1.  Focus on the Important Facts

The first step to comprehending a story is to understand what information is important and which information can be eliminated. Students often get distracted by random information that has no bearing on the story itself. Things like a car driving by the narrator’s home or a bird in the birdfeeder. These facts aren’t nearly as important as the narrator’s first name, the day of the week, or how the character was feeling. Help students weed through the information. Here are some things students should focus on:

  • Characters (names, main/supporting, roles)
  • Time (time of day, season, day of the week, year)
  • Relationships (how are the characters related in the story)
  • Problem and Resolution (what type of problem are the characters faced with and how do they solve it)

Once students better understand what types of facts they’re looking for, they can pay closer attention to those and ignore the less important facts that cloud their mind. Using this process, learners feel less overwhelmed by an abundance of information and are less likely to forget the important facts. Let them use a journal or piece of paper to keep track of certain parts of the story.

2. Metacognition

Metacognition means “thinking about thinking”. Practicing metacognition gives students control over their reading. Before a student starts a story, have them think about what they’re about to read. What is the purpose of the task? They can even scan through the book or story. Look at the pictures (if there are any), glance at the text, and gain a better sense of what the story is about. As they read, they practice pausing at difficult words or recognizing complex sentences that may require review. This is a method of active learning. Through metacognition students tap into what learning methods work for them and use these skills to their advantage when it comes to comprehension.
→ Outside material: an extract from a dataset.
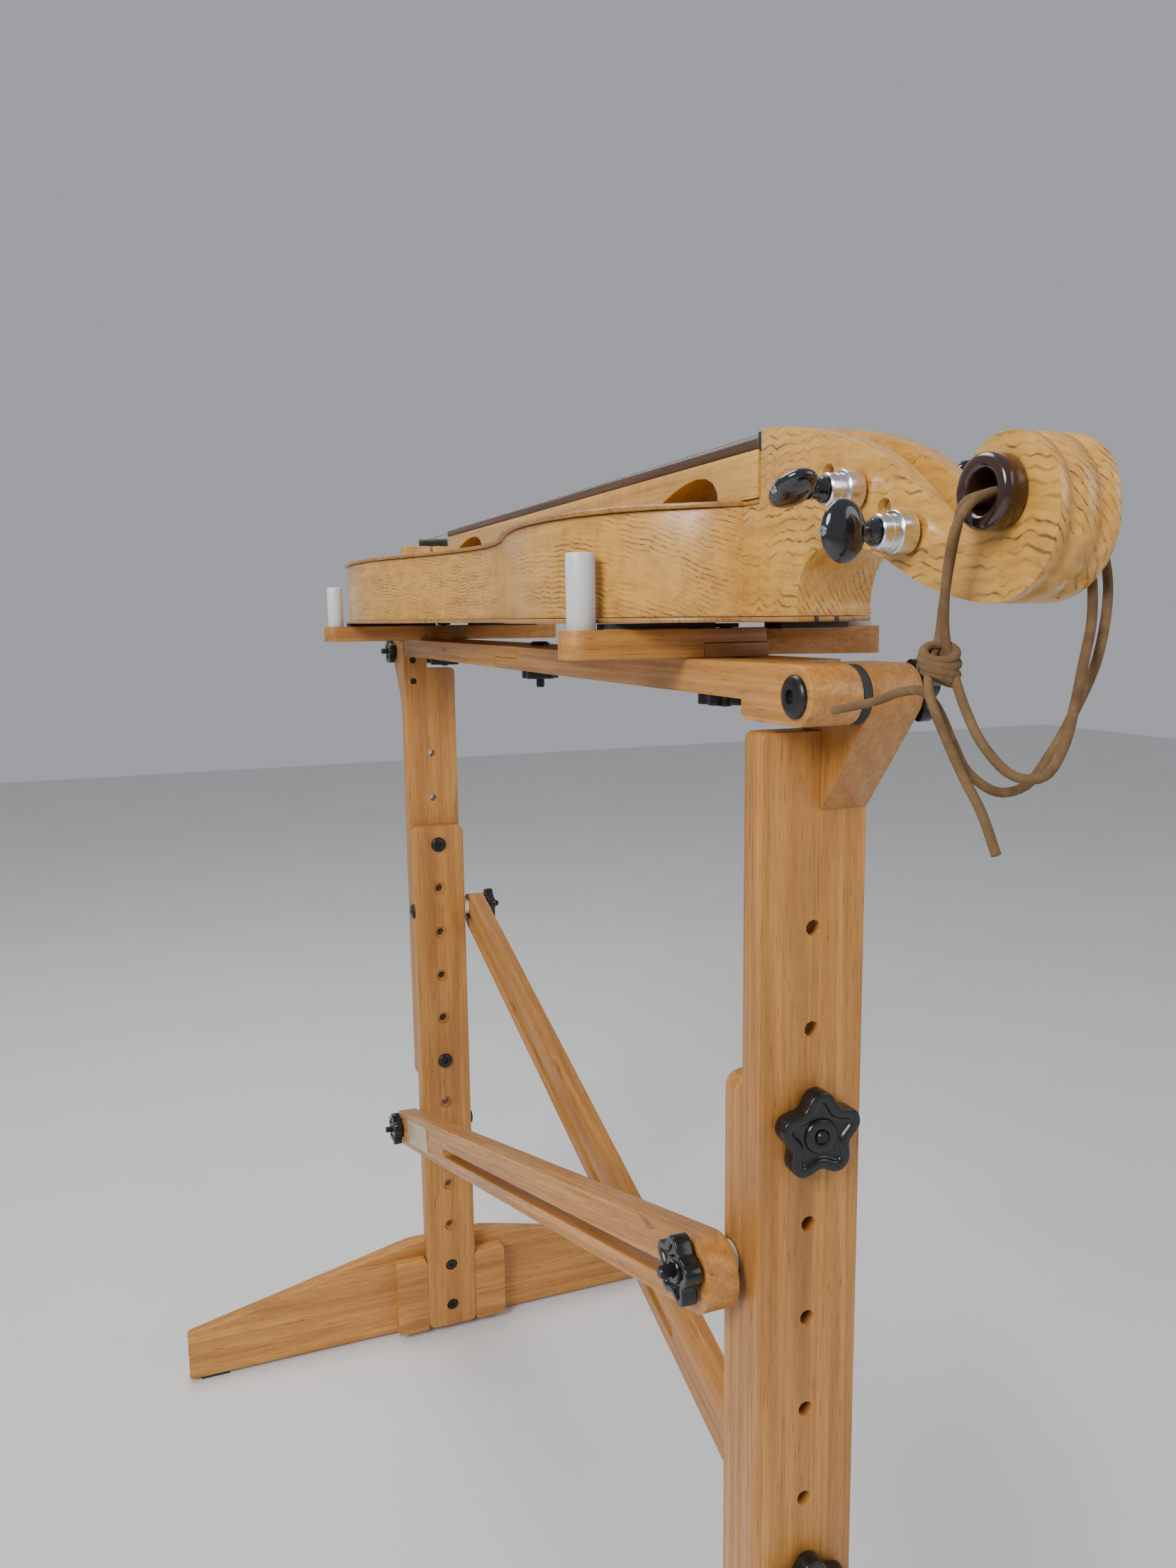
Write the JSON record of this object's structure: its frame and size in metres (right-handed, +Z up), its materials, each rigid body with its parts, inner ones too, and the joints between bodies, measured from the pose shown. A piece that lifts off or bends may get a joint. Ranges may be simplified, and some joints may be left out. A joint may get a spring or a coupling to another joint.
{
  "type": "dulcimer on floor stand",
  "caption": "Scroll-headed mountain dulcimer lying in the padded cradles of a knock-down wooden floor stand with pinned height adjustment, slotted braces and star knobs.",
  "frame": {"origin": "on the floor under the middle of the whole, measured without the lace", "axes": "+X runs along the beam to the scroll end, +Z is up, and -Y is the side with the front tuners"},
  "size_m": [1.0318, 0.596, 0.9288],
  "materials": {
    "cherry": "satin oiled cherry with fine straight grain",
    "acrylic": "frosted clear acrylic",
    "black_plastic": "glossy moulded black",
    "black_rubber": "matt",
    "ivory_plastic": "natural nylon",
    "chestnut": "satin varnished, dark wavy pores",
    "walnut": "oiled",
    "ebony": "polished",
    "rosewood": "polished",
    "tuner_metal": "brushed and turned",
    "button_plastic": "glossy",
    "suede": "rough suede"
  },
  "bodies": {
    "base": {"foot_near": "cherry", "lower_post_near": "cherry", "brace_near": "cherry", "brace_spacer_high_near": "ivory_plastic", "brace_spacer_low_near": "ivory_plastic", "foot_far": "cherry", "lower_post_far": "cherry", "brace_far": "cherry", "brace_spacer_high_far": "ivory_plastic", "brace_spacer_low_far": "ivory_plastic"},
    "top": {"upper_post_near": "cherry", "hinge_bracket_near": "cherry", "beam_half_near": "cherry", "hinge_spacer_near": "black_rubber", "upper_post_far": "cherry", "hinge_bracket_far": "cherry", "beam_half_far": "cherry", "hinge_spacer_far": "black_rubber"},
    "cradle_near": {"cradle_bolt_near": "black_plastic"},
    "cradle_far": {"cradle_bolt_far": "black_plastic"},
    "dulcimer": {"ribs": "chestnut", "top_plate": "chestnut", "back_plate": "chestnut", "fretboard": "chestnut", "fretboard_overlay": "walnut", "nut": "ebony", "bridge": "chestnut", "saddle": "ebony", "head": "chestnut", "eye_bushing": "rosewood", "tuner_front_1": "tuner_metal", "tuner_front_2": "tuner_metal", "tuner_back_1": "tuner_metal", "tuner_back_2": "tuner_metal", "lace": "suede"},
    "arm_front_near": {"cradle_arm_front_near": "cherry", "cradle_peg_front_near": "acrylic"},
    "arm_back_near": {"cradle_arm_back_near": "cherry", "cradle_peg_back_near": "acrylic"},
    "arm_front_far": {"cradle_arm_front_far": "cherry", "cradle_peg_front_far": "acrylic"},
    "arm_back_far": {"cradle_arm_back_far": "cherry", "cradle_peg_back_far": "acrylic"},
    "leg_knob_upper_near_body": {"leg_knob_upper_near": "black_plastic"},
    "leg_knob_lower_near_body": {"leg_knob_lower_near": "black_plastic"},
    "hinge_knob_near_body": {"hinge_knob_near": "black_plastic"},
    "cradle_knob_near_body": {"cradle_knob_near": "black_plastic"},
    "brace_knob_high_near_body": {"brace_knob_high_near": "black_plastic"},
    "brace_knob_low_near_body": {"brace_knob_low_near": "black_plastic"},
    "leg_knob_upper_far_body": {"leg_knob_upper_far": "black_plastic"},
    "leg_knob_lower_far_body": {"leg_knob_lower_far": "black_plastic"},
    "hinge_knob_far_body": {"hinge_knob_far": "black_plastic"},
    "cradle_knob_far_body": {"cradle_knob_far": "black_plastic"},
    "brace_knob_high_far_body": {"brace_knob_high_far": "black_plastic"},
    "brace_knob_low_far_body": {"brace_knob_low_far": "black_plastic"},
    "lap_knob_body": {"lap_knob": "black_plastic"},
    "tuner_button_front_1_body": {"tuner_button_front_1": "button_plastic"},
    "tuner_button_front_2_body": {"tuner_button_front_2": "button_plastic"},
    "tuner_button_back_1_body": {"tuner_button_back_1": "button_plastic"},
    "tuner_button_back_2_body": {"tuner_button_back_2": "button_plastic"}
  },
  "joints": [
    {"name": "height", "type": "slide", "parent": "base", "child": "top", "axis": [0, 0, 1], "range_m": [-0.1016, 0.2032]},
    {"name": "dulcimer_lift", "type": "slide", "parent": "top", "child": "dulcimer", "axis": [0, 0, 1], "range_m": [0, 0.06]},
    {"name": "cradle_slide_near", "type": "slide", "parent": "top", "child": "cradle_near", "axis": [1, 0, 0], "range_m": [0, 0.03]},
    {"name": "arm_front_near_slide", "type": "slide", "parent": "cradle_near", "child": "arm_front_near", "axis": [0, -1, 0], "range_m": [0, 0.008]},
    {"name": "arm_back_near_slide", "type": "slide", "parent": "cradle_near", "child": "arm_back_near", "axis": [0, 1, 0], "range_m": [0, 0.008]},
    {"name": "cradle_slide_far", "type": "slide", "parent": "top", "child": "cradle_far", "axis": [-1, 0, 0], "range_m": [0, 0.03]},
    {"name": "arm_front_far_slide", "type": "slide", "parent": "cradle_far", "child": "arm_front_far", "axis": [0, 1, 0], "range_m": [0, 0.008]},
    {"name": "arm_back_far_slide", "type": "slide", "parent": "cradle_far", "child": "arm_back_far", "axis": [0, -1, 0], "range_m": [0, 0.008]},
    {"name": "leg_knob_upper_near_turn", "type": "hinge", "parent": "base", "child": "leg_knob_upper_near_body", "pos_m": [0.35985, 0, 0.5932], "axis": [1, 0, 0], "continuous": true},
    {"name": "leg_knob_lower_near_turn", "type": "hinge", "parent": "base", "child": "leg_knob_lower_near_body", "pos_m": [0.35985, 0, 0.3392], "axis": [1, 0, 0], "continuous": true},
    {"name": "hinge_knob_near_turn", "type": "hinge", "parent": "top", "child": "hinge_knob_near_body", "pos_m": [0.37435, 0.033, 0.8085], "axis": [0, 1, 0], "continuous": true},
    {"name": "cradle_knob_near_turn", "type": "hinge", "parent": "cradle_near", "child": "cradle_knob_near_body", "pos_m": [0.25485, 0, 0.8005], "axis": [0, 0, -1], "continuous": true},
    {"name": "brace_knob_high_near_turn", "type": "hinge", "parent": "base", "child": "brace_knob_high_near_body", "pos_m": [0.3198, -0.057, 0.517], "axis": [0, -1, 0], "continuous": true},
    {"name": "brace_knob_low_near_turn", "type": "hinge", "parent": "base", "child": "brace_knob_low_near_body", "pos_m": [0.3198, 0.057, 0.263], "axis": [0, 1, 0], "continuous": true},
    {"name": "leg_knob_upper_far_turn", "type": "hinge", "parent": "base", "child": "leg_knob_upper_far_body", "pos_m": [-0.48015, 0, 0.5932], "axis": [-1, 0, 0], "continuous": true},
    {"name": "leg_knob_lower_far_turn", "type": "hinge", "parent": "base", "child": "leg_knob_lower_far_body", "pos_m": [-0.48015, 0, 0.3392], "axis": [-1, 0, 0], "continuous": true},
    {"name": "hinge_knob_far_turn", "type": "hinge", "parent": "top", "child": "hinge_knob_far_body", "pos_m": [-0.49465, -0.033, 0.8085], "axis": [0, -1, 0], "continuous": true},
    {"name": "cradle_knob_far_turn", "type": "hinge", "parent": "cradle_far", "child": "cradle_knob_far_body", "pos_m": [-0.37515, 0, 0.8005], "axis": [0, 0, -1], "continuous": true},
    {"name": "brace_knob_high_far_turn", "type": "hinge", "parent": "base", "child": "brace_knob_high_far_body", "pos_m": [-0.4401, 0.057, 0.517], "axis": [0, 1, 0], "continuous": true},
    {"name": "brace_knob_low_far_turn", "type": "hinge", "parent": "base", "child": "brace_knob_low_far_body", "pos_m": [-0.4401, -0.057, 0.263], "axis": [0, -1, 0], "continuous": true},
    {"name": "lap_knob_turn", "type": "hinge", "parent": "top", "child": "lap_knob_body", "pos_m": [-0.06015, 0, 0.8005], "axis": [0, 0, -1], "continuous": true},
    {"name": "tuner_turn_front_1", "type": "hinge", "parent": "dulcimer", "child": "tuner_button_front_1_body", "pos_m": [0.40085, -0.045, 0.8934], "axis": [0, -1, 0], "continuous": true},
    {"name": "tuner_turn_front_2", "type": "hinge", "parent": "dulcimer", "child": "tuner_button_front_2_body", "pos_m": [0.43285, -0.045, 0.8746], "axis": [0, -1, 0], "continuous": true},
    {"name": "tuner_turn_back_1", "type": "hinge", "parent": "dulcimer", "child": "tuner_button_back_1_body", "pos_m": [0.38135, 0.045, 0.9024], "axis": [0, 1, 0], "continuous": true},
    {"name": "tuner_turn_back_2", "type": "hinge", "parent": "dulcimer", "child": "tuner_button_back_2_body", "pos_m": [0.41755, 0.045, 0.8849], "axis": [0, 1, 0], "continuous": true}
  ]
}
Other metacognition methods include identifying where the disconnect is. This might mean pointing out specific sentences, paragraphs, and phrases and then going back to re-examine this information before moving forward.
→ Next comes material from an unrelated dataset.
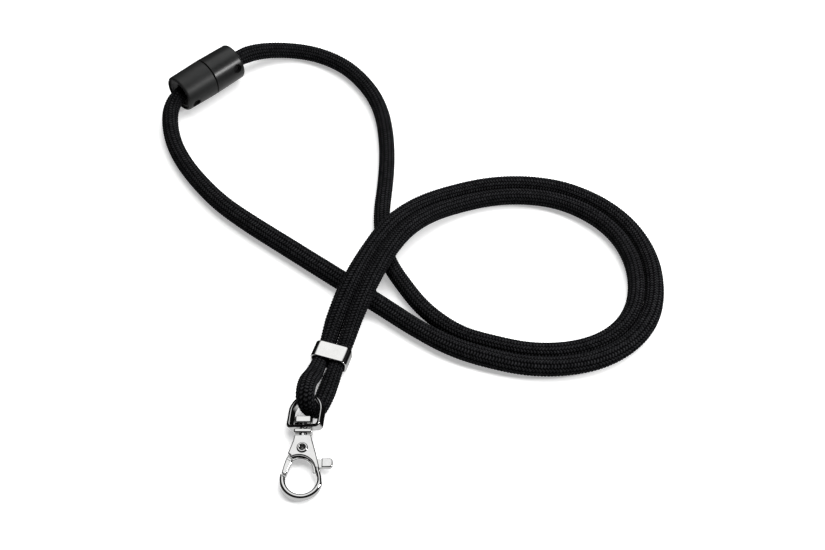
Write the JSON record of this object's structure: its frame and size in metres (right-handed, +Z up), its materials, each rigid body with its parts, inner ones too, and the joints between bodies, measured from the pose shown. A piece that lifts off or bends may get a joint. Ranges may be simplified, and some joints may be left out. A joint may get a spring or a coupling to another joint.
{
  "type": "lanyard",
  "caption": "Round-cord neck lanyard in one long loop, with a pull-apart snap buckle, a crimp sleeve and a swivel trigger hook with a thumb-opened gate.",
  "frame": {"origin": "axis of the hook's eye, on the surface that the lanyard lies on", "axes": "+Y up the hook towards the swivel and the sleeve, +X to the thumb tab's side, +Z up from the surface"},
  "size_m": [0.1693, 0.1904, 0.0137],
  "materials": {
    "cord": "knitted polyester cord, matt with a slight sheen",
    "plated": "bright nickel plate, polished",
    "sleeve": "bright plated sheet",
    "buckle": "moulded, satin",
    "insert": "moulded, matt",
    "steel": "bright drawn steel"
  },
  "bodies": {
    "root": {"cord_a": "cord", "cord_fold": "cord", "cord_b": "cord", "cord_end_b": "cord", "crimp_sleeve": "sleeve", "socket_shell": "buckle", "socket_insert": "insert", "socket_lock_pin": "insert", "snap_ring": "steel"},
    "stud": {"snap_stud": "insert"},
    "plug": {"plug_shell": "buckle", "plug_insert": "insert", "plug_lock_pin": "insert", "stud_retainer": "steel"},
    "bail": {"bail": "plated"},
    "hook": {"hook_body": "plated", "swivel_post": "plated", "swivel_collar": "plated", "gate_rivet": "plated", "gate_spring": "steel"},
    "gate": {"gate_lever": "plated"}
  },
  "joints": [
    {"name": "buckle_release", "type": "slide", "parent": "root", "child": "stud", "axis": [0.729, 0.6845, 0], "range_m": [0, 0.012], "deforming": ["cord_end_b", "snap_ring"]},
    {"name": "buckle_swivel", "type": "hinge", "parent": "stud", "child": "plug", "pos_m": [-0.0413, 0.1635, 0.0069], "axis": [0.729, 0.6845, 0], "continuous": true},
    {"name": "bail_swing", "type": "hinge", "parent": "root", "child": "bail", "pos_m": [0, 0.0255, 0.0032], "axis": [-0.9397, 0.0358, -0.3401], "range_deg": [0, 45], "deforming": ["cord_fold"]},
    {"name": "hook_swivel", "type": "hinge", "parent": "bail", "child": "hook", "pos_m": [0, 0, 0.00206], "axis": [0, 0.9945, 0.1045], "continuous": true},
    {"name": "gate_thumb", "type": "hinge", "parent": "hook", "child": "gate", "pos_m": [0, 0.00995, 0.00311], "axis": [0, -0.1045, 0.9945], "range_deg": [0, 22], "stiffness_Nm_per_rad": 0.02, "springref_deg": -5.73, "deforming": ["gate_spring"]}
  ]
}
3. Create a Productive Atmosphere

Although the method used during reading is important, so is the atmosphere in which students are reading. If a child is struggling with comprehension, the last thing you want is any added distractions. If you can, designate one area of the classroom for quiet play and reading. Take it one step further and schedule quiet reading time for the entire class. Outline rules for asking questions and clarification. Some student may work best with headphones on or soft music playing. Others comprehend best when reading aloud to themselves or others. You may need to try several different methods and see which works best for your current student’s needs.

With lots of practice and different techniques, each student will learn how they work best. For some, it’s reading aloud while others do better making outlines or rereading paragraphs before moving forward. Reading with a purpose is a great start. Help students set out with an intention and an understanding of what facts and information they’re looking for. Before you know it, they’ll be retelling you the stories they’ve just read without trouble or hesitation.